Santacruz is a Mexican focused silver company with two producing silver projects (Rosario and Veta Grande), an advanced-stage project (San Felipe) and four exploration properties including the, Gavilanes property, El Gachi property, Minillas property and Zacatecas properties, including the Panuco Deposit. The Company is managed by a technical team of professionals with proven track records in developing, operating and discovering silver mines in Mexico. Our corporate objective is to become a mid-tier silver producer.
Arturo Préstamo Elizondo,
President, Chief Executive Officer and Director
For further information please contact:
Santacruz Silver Mining Ltd.
Telephone: (604) 569-1609
Neither the TSX Venture Exchange nor its Regulation Services Provider (as that term is defined in the policies of the TSX Venture Exchange) accepts responsibility for the adequacy or accuracy of this release.
Forward looking information
Certain statements contained in this news release, such as planned production and milling levels, costs, sales prices and efficiencies, constitute "forward-looking information" as such term is used in applicable Canadian securities laws. Forward-looking information is based on plans, expectations and estimates of management at the date the information is provided and is subject to certain factors and assumptions, including, that the Company's financial condition and development plans do not change as a result of unforeseen events, that third party ore to be milled by the Company has properties consistent with management's expectations, that the Company obtains all required regulatory approvals, and that future metal prices and the demand and market outlook for metals remains stable or improves. Forward-looking information is subject to a variety of risks and uncertainties and other factors that could cause plans, estimates and actual results to vary materially from those projected in such forward-looking information. Factors that could cause the forward-looking information in this news release to change or to be inaccurate include, but are not limited to, the risk that any of the assumptions referred to prove not to be valid or reliable, which could result in lower revenue, higher cost, lower production levels, delays, and/or cessation in planned work, that the Company's financial condition and development plans change, delays in regulatory approval, risks associated with the interpretation of data (including in respect of the third party ore), the geology, grade and continuity of mineral deposits, the possibility that results will not be consistent with the Company's expectations, as well as the other risks and uncertainties applicable to mineral exploration and development activities and to the Company as set forth in the Company's continuous disclosure filings filed under the Company's profile at www.sedar.com. There can be no assurance that any forward-looking information will prove to be accurate, as actual results and future events could differ materially from those anticipated in such statements. Accordingly, the reader should not place any undue reliance on forward-looking information or statements. The Company undertakes no obligation to update forward-looking information or statements, other than as required by applicable law.
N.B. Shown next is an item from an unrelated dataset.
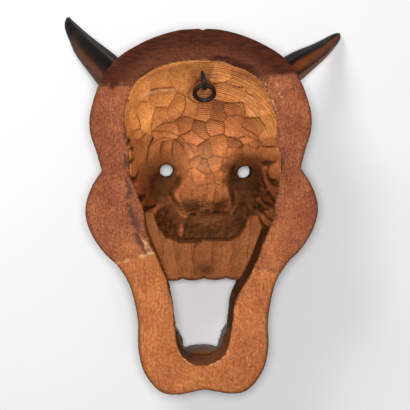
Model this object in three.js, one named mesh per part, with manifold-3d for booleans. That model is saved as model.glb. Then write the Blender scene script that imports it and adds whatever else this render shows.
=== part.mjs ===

Financial outlook information contained herein about the Company's prospective costs of production and sales prices is based on assumptions about future events, as described above, based on management's assessment of the relevant information currently available. The purpose of such financial outlook is to provide information about management's current expectations as to the anticipated results of its proposed business activities for the coming quarters. Readers are cautioned that any such financial outlook information contained herein should not be used for purposes other than for which it is disclosed herein.
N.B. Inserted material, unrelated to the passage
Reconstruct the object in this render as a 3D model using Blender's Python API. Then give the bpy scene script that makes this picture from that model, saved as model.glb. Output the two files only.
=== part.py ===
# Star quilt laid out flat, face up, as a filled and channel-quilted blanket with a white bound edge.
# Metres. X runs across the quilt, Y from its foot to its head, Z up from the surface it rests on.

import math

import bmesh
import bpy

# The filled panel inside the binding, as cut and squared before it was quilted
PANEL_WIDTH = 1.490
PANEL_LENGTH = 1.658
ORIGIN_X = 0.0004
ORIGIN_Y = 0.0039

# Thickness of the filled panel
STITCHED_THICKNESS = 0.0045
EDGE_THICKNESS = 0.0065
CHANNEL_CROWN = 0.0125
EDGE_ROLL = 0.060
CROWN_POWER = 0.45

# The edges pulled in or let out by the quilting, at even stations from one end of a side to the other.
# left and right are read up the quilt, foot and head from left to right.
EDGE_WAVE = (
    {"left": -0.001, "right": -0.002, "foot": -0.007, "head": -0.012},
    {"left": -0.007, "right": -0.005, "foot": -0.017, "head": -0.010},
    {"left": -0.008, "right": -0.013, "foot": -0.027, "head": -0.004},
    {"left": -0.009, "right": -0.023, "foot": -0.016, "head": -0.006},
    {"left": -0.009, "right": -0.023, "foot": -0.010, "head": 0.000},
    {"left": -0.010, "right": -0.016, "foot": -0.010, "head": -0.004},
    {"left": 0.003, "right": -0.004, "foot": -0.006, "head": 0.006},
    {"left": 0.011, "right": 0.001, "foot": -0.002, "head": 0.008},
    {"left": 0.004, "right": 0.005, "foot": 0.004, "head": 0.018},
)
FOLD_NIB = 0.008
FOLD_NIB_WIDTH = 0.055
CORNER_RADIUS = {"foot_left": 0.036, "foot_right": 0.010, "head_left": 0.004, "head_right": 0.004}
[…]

The decision to commence production at the Rosario Mine was not based on a feasibility study of mineral reserves demonstrating economic and technical viability, but rather on a more preliminary estimate of inferred mineral resources. Accordingly, there is increased uncertainty and economic and technical risks of failure associated with this production decision. Production and economic variables may vary considerably, due to the absence of a complete and detailed site analysis according to and in accordance with NI 43-101.
Veta Grande Project
The decision to commence production at the Veta Grande Project was not based on a feasibility study on mineral reserves demonstrating economic and technical viability. Accordingly, there is increased uncertainty and economic and technical risks of failure associated with this production decision. Production and economic variables may vary considerably due to the absence of a complete and detailed site analysis according to and in accordance with NI 43-101.
Cinco Estrellas Property
The decision to commence production at the Cinco Estrellas property was not based on a feasibility study on mineral reserves demonstrating economic and technical viability. Accordingly, there is increased uncertainty and economic and technical risks of failure associated with this production decision. Production and economic variables may vary considerably due to the absence of a complete and detailed site analysis according to and in accordance with NI 43-101.